The W&GCG’s public meeting with David Johnston MP, Yvonne Constance, and Emily Smith which was planned for 22 May has been cancelled: however, the group has added a discussion forum to its website so that we can discuss the issues with you and then send our questions to these people. Anyone registered to receive the W&GCG’s emails should be able to join in – click here to sign up for these.
• All charges are suspended in the District Council car parks at The Beacon and on Limborough Road until 1 June and during this time you do not have to display a ticket. Any outstanding car park permits, recently expired or due to expire, will also be honoured until that date – permit holders therefore do not need to take any action before then. This has been designed not to encourage unnecessary trips into town but to enable key workers and essential shoppers to park.
• Click here for other news from the Wantage and Grove Campaign Group.
• Click here for information the Didcot, Abingdon and Wantage Talking Newspaper (DAWN) for the blind and partially sighted. The organisers are currently appealing for help to keep the service going – click here for details.
• Click here for information on the location of defibrillators in and around Wantage.
Swindon & district
• Latest news from Swindon Borough Council.
• Click here for information from Swindon Council about how Coronavirus is affecting its services as well as other useful information.
• Swindon Borough Council will prioritise certain waste collections over the coming months amid the continuing Coronavirus crisis.

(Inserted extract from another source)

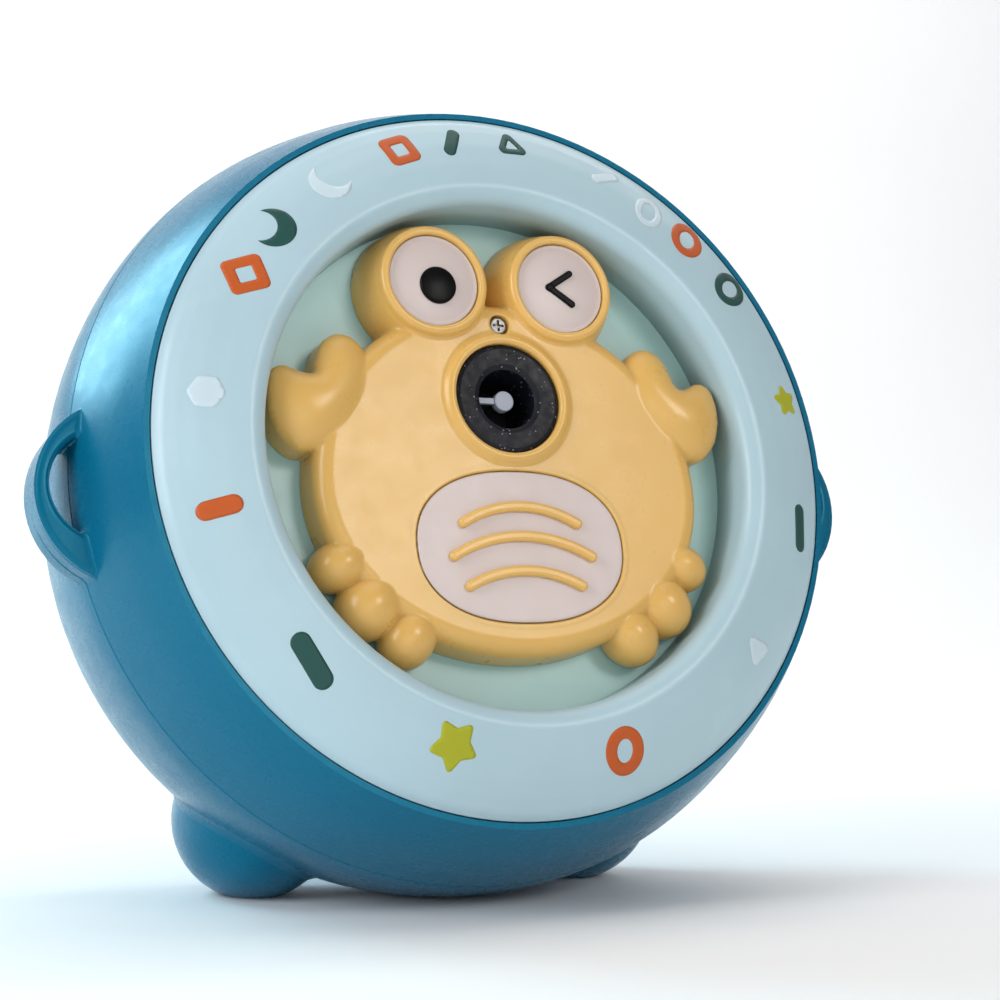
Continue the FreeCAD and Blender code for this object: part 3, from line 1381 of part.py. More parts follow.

• Swindon businesses in the retail, leisure and hospitality industry which are eligible for the Government’s 12-month business-rate holiday will see it reflected in their bills from April 2020.
• Bus-pass restrictions have been lifted for older and disabled people in Swindon.
• The Health Hydro on Milton Road has benefited from a £1.5m investment from Swindon Council which will go towards building maintenance works as well as improved services and facilities for customers.
• Swindon-born archaeologist Craig Alexander currently lives and works in the Italian town of Brescia. He has been subject to the country-wide lockdown as the Italian authorities struggle to reduce the spread of the Covid-19 coronavirus. He has told He has told Swindon Link what life is like there now.
• A package of measures has been put in place to support workers affected by the closure of Swindon’s Honda factory in July next year.
• Click here for details of the many volunteering opportunities at Great Western Hospital.
The song and the quiz
• The Song of the Week (not technically a song as it has no words) is again something I’d never heard of before supplied to me by a friend, a lively piece from the oddly-named Snarky Puppy – Ready Wednesday.
• And so the Quiz Question of the Week winds things up. This week’s question looks back at an earlier national emergency and is as follows: How many episodes of Dad’s Army were recorded? Last week’s was thanks to Susan Pitts who supplied this from the recent quiz held at the Acland Hall in Cold Ash in aid of the Cold Ash Tennis Club and was as follows: What colour does a banana appear under red or green light? Apparently it appears black – I have no read or green lights to hand (though we do have bananas, thanks to Hungerford’s market this week) so no means of testing this. However, who am I doubt the wisdom of the quizmaster?